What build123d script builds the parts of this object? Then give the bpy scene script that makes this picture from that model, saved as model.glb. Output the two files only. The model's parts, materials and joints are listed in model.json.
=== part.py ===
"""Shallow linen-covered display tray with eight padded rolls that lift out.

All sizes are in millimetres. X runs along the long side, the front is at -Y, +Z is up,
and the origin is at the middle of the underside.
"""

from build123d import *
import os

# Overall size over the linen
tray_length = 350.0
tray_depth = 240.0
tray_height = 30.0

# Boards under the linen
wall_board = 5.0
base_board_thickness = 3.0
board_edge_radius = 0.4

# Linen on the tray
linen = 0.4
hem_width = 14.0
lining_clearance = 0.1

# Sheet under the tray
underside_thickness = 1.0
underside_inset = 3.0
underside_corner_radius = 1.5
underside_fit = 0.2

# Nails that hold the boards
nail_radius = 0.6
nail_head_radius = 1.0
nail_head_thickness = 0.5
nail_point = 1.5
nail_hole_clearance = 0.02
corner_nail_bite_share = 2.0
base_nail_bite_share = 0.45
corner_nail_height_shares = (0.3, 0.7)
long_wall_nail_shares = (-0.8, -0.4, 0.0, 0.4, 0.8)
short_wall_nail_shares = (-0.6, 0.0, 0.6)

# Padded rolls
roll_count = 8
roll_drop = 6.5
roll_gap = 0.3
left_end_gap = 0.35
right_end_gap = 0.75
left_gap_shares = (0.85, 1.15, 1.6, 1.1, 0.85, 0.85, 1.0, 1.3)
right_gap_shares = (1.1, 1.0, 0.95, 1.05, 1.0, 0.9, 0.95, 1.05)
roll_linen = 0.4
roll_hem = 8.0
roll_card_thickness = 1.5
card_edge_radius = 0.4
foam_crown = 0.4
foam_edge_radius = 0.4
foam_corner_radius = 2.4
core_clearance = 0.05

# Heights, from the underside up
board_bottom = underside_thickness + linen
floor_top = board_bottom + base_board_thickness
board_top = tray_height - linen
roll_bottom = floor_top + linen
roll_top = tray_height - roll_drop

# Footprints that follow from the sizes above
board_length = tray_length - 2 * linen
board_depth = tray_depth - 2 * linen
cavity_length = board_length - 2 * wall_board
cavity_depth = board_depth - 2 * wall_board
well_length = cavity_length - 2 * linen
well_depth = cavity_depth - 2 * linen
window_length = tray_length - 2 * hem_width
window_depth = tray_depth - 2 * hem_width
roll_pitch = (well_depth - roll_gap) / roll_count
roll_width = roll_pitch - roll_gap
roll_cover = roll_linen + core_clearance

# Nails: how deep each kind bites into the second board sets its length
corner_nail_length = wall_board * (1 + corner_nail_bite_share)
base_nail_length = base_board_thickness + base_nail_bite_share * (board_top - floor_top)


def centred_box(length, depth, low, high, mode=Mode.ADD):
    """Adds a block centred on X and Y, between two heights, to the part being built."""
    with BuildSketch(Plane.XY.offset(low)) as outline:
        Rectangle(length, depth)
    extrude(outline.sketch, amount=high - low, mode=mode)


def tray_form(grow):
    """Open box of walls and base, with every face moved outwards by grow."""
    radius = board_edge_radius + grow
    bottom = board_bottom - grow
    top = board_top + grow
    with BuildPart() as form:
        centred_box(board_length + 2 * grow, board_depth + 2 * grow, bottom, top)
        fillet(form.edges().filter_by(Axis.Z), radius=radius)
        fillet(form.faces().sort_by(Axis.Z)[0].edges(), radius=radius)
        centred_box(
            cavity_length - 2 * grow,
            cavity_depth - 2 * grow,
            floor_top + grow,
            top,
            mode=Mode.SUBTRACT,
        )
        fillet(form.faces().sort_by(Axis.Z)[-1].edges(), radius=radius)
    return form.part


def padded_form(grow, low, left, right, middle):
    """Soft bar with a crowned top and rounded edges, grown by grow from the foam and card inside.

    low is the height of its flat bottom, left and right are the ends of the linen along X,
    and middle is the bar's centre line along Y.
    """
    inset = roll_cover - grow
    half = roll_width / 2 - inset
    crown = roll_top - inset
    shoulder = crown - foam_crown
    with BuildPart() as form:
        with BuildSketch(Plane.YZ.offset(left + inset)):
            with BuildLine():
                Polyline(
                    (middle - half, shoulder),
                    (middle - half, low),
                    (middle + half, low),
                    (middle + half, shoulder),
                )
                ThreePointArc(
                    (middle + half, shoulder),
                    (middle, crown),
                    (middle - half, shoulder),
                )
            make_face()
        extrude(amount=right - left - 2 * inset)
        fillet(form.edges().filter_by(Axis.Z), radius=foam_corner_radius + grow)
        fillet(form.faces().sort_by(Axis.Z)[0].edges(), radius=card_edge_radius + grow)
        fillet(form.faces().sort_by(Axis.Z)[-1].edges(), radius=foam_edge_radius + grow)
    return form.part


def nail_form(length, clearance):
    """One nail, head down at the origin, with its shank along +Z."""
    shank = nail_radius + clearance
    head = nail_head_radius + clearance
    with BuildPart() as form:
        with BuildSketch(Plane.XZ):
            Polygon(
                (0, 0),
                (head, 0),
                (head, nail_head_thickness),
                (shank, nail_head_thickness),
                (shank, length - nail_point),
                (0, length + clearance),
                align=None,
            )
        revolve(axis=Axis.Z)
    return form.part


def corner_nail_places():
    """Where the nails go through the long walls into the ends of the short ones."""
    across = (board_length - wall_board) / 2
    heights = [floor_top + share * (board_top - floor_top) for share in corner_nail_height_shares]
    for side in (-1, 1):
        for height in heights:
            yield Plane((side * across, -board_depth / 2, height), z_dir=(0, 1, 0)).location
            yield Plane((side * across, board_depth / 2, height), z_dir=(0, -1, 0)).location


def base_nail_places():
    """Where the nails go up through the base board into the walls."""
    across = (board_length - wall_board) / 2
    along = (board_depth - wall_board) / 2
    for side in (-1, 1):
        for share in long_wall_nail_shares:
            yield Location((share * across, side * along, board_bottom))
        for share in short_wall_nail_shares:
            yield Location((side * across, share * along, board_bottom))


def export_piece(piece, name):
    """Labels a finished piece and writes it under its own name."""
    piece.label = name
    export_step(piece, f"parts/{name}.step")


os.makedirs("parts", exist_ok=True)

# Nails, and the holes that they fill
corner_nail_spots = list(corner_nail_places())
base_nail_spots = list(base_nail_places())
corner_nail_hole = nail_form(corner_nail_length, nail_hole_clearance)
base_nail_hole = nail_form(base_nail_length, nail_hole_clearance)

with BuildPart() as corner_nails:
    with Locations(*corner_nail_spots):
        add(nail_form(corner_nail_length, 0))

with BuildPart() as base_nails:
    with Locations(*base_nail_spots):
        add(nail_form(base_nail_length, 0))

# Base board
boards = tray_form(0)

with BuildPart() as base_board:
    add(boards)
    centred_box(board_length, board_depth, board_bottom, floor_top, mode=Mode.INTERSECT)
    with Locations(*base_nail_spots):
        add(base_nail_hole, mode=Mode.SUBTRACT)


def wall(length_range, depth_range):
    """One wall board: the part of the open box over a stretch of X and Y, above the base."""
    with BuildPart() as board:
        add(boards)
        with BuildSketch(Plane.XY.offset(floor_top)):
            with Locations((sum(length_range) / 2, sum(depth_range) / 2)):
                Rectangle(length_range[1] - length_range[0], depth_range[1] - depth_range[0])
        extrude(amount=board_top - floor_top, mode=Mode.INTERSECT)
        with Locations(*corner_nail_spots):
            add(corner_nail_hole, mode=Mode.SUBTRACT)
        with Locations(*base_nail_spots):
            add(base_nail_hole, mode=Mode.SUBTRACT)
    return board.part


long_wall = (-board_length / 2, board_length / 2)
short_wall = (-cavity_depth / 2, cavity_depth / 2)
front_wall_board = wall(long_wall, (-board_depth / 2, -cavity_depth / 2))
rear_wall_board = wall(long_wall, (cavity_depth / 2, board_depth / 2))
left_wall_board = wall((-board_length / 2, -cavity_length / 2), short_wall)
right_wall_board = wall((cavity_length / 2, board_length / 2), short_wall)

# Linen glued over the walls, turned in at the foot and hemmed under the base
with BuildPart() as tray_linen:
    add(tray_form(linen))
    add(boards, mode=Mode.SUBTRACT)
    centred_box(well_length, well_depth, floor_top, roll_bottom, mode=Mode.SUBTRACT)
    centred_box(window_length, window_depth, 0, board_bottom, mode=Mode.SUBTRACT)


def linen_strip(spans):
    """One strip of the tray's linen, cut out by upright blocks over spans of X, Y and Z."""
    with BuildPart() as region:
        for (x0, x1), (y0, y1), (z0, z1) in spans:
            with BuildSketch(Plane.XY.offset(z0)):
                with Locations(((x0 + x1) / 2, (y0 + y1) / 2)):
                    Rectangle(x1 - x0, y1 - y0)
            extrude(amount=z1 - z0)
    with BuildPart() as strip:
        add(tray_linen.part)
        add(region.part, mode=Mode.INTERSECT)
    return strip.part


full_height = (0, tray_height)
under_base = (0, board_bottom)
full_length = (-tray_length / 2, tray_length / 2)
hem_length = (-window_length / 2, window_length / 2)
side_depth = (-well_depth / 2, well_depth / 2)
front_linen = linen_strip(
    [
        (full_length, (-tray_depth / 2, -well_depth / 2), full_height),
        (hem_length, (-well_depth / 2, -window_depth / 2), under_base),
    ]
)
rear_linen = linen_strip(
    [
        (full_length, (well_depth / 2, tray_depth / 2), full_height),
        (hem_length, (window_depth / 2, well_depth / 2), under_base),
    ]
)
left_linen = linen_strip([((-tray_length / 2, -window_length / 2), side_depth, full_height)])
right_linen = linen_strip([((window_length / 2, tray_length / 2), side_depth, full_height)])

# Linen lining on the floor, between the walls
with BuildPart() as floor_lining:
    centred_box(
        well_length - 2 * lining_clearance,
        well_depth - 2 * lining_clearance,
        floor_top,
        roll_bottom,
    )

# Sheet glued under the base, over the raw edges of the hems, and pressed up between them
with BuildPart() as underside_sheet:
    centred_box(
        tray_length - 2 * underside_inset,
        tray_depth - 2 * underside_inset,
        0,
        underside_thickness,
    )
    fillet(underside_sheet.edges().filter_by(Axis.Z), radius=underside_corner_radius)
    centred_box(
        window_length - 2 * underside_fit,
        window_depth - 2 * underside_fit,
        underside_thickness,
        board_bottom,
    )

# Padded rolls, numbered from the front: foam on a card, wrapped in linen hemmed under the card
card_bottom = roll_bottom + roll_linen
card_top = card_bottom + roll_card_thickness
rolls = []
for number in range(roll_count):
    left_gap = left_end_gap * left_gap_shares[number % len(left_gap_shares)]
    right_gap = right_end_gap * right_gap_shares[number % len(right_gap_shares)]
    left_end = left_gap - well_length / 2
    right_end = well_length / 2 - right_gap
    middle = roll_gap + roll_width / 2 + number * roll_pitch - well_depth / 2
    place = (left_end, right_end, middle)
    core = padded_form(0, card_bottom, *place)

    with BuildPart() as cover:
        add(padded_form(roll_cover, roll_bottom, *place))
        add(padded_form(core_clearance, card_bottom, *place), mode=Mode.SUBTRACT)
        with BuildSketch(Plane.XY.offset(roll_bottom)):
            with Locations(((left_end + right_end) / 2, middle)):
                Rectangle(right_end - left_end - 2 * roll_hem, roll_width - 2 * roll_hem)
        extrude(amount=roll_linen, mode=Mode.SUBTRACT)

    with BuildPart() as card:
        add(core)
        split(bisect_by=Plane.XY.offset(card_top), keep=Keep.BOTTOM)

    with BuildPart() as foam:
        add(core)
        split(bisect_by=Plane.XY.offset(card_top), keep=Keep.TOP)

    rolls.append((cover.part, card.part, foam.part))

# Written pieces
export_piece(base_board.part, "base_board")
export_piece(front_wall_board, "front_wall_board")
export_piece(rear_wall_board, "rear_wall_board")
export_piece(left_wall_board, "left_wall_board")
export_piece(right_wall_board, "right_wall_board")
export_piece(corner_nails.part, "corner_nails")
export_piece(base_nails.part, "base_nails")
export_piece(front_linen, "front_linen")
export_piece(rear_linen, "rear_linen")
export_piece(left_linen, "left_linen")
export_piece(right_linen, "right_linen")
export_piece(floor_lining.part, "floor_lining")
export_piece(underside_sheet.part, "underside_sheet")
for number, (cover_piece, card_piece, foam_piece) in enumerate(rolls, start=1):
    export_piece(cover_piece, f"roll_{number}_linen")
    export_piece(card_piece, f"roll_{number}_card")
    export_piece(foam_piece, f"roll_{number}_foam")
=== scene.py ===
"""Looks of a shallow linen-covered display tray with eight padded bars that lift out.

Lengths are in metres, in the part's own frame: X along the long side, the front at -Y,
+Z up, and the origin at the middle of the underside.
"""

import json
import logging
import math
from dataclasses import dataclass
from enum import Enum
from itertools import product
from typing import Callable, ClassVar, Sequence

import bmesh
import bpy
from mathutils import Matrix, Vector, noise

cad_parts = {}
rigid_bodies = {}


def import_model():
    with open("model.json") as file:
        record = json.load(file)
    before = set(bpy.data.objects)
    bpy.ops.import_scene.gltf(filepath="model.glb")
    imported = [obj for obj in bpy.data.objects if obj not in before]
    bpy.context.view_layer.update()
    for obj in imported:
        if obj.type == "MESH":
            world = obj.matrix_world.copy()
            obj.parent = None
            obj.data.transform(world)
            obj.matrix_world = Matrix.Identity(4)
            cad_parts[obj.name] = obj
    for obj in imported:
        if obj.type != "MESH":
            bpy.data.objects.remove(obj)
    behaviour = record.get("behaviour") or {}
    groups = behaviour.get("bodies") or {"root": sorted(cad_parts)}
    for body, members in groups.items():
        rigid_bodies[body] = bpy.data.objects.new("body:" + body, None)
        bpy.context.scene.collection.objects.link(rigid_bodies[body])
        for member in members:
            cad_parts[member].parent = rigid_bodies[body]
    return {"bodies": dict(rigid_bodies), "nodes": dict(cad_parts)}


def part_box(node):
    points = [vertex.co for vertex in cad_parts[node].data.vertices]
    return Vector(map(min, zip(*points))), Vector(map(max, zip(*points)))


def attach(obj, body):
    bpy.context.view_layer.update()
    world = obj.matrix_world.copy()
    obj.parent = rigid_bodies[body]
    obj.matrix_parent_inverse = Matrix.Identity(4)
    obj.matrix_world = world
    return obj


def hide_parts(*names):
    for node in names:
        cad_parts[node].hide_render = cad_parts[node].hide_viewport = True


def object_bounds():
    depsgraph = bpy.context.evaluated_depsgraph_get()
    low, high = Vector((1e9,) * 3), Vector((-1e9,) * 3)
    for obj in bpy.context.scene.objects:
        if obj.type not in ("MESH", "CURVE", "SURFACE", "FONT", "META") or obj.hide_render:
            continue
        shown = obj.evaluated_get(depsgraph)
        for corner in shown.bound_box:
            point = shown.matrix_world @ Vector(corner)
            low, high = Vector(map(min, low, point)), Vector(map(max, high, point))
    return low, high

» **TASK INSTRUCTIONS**
Take the line that contains "rolls.append((cover.part, card.part, foam.part))", the line that contains "obj.parent = None", and all lines between, and give them again exactly; include no other line.

» **EXERCISE RESULT**
    rolls.append((cover.part, card.part, foam.part))

# Written pieces
export_piece(base_board.part, "base_board")
export_piece(front_wall_board, "front_wall_board")
export_piece(rear_wall_board, "rear_wall_board")
export_piece(left_wall_board, "left_wall_board")
export_piece(right_wall_board, "right_wall_board")
export_piece(corner_nails.part, "corner_nails")
export_piece(base_nails.part, "base_nails")
export_piece(front_linen, "front_linen")
export_piece(rear_linen, "rear_linen")
export_piece(left_linen, "left_linen")
export_piece(right_linen, "right_linen")
export_piece(floor_lining.part, "floor_lining")
export_piece(underside_sheet.part, "underside_sheet")
for number, (cover_piece, card_piece, foam_piece) in enumerate(rolls, start=1):
    export_piece(cover_piece, f"roll_{number}_linen")
    export_piece(card_piece, f"roll_{number}_card")
    export_piece(foam_piece, f"roll_{number}_foam")
=== scene.py ===
"""Looks of a shallow linen-covered display tray with eight padded bars that lift out.

Lengths are in metres, in the part's own frame: X along the long side, the front at -Y,
+Z up, and the origin at the middle of the underside.
"""

import json
import logging
import math
from dataclasses import dataclass
from enum import Enum
from itertools import product
from typing import Callable, ClassVar, Sequence

import bmesh
import bpy
from mathutils import Matrix, Vector, noise

cad_parts = {}
rigid_bodies = {}


def import_model():
    with open("model.json") as file:
        record = json.load(file)
    before = set(bpy.data.objects)
    bpy.ops.import_scene.gltf(filepath="model.glb")
    imported = [obj for obj in bpy.data.objects if obj not in before]
    bpy.context.view_layer.update()
    for obj in imported:
        if obj.type == "MESH":
            world = obj.matrix_world.copy()
            obj.parent = None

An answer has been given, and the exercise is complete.